Solusi jangka pendek harus ada. Bisiknya, inflasi masih tinggi. Berjuang selamatkan
rupiah, bujuk yang lain.
Setiap kebijakan
pasti ada konsekuensinnya. Tapi sayub-sayub dari seberang ada yang berteriak,
siapa yang hendak diselamat? Siapa menyelamatkan apa? Apa yang selamatkan
siapa?
Mungkin teriakan
yang terdengar samar, hanya ingin juga diselamatkan. Namun malang, BI belum
bisa mengabulkan nasib mereka. Masyarakat kecil bertanya, siapa yang
menyelamatkan siapa?
Bankir mulai mengerutkan
jidat. Debitur sipemberi keuntungan, harus dijaga. Tidak ingin gagal bayar.

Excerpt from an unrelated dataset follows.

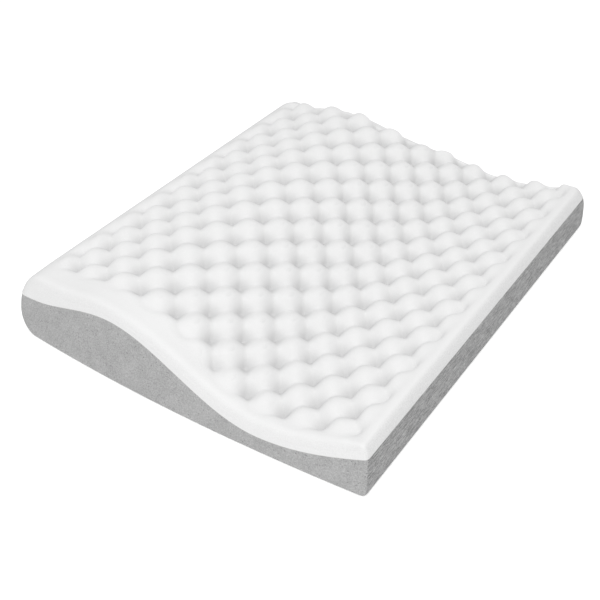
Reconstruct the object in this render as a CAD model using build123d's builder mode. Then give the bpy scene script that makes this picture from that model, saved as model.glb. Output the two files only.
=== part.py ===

Sembari itu, bankir pun mulai memikirkan nasibnya sendiri di tengah likuiditas
yang mengetat.
Bak menelan buah
simalakama. Namun, Bank Indonesia harus menjaga fundamental ekonomi dan
stabilkan keadaan pasar.
Ekonom mulai
memprediksikan dengan kenaikan BI Rate, maka inflasi dapat direm bersama
ekspektasinya. Intinya adalah nilai rupiah.
Rupiah akan
lebih menarik dan atraktif setelah BI Rate naik. Sembari berharap, kepercayaan
pasar akan kembali lagi. Dan yang tak
kalah penting juga adalah menjaga
cadangan devisa (cadev) yang sudah bertengger di angka US$92,67 miliar.
Ada yang
bertanya, kenapa harus mengorbankan perbankan? Apakah empat paket kebijakan
yang baru saja dikeluarkan pemerintah masih kurang mampu mengatasi kondisi
makro?
Saya jadi
teringat dengan diskusi yang bertema Peluang Investasi di Indonesia. Acara itu
menghadirkan CEO MNC Hary Tanoesoedibjo, Ketua Umum Asosiasi Pengusaha
Indonesia Sofyan Wanandi, Ekonom Danareksa Purbaya dan Direktur Eksekutif
Departemen Komunikasi Bank Indonesia Difi A. Johansyah.
Debat ringan
yang cukup sengit, tampak membuat Difi sesekali tertunduk. Bahunya naik turun.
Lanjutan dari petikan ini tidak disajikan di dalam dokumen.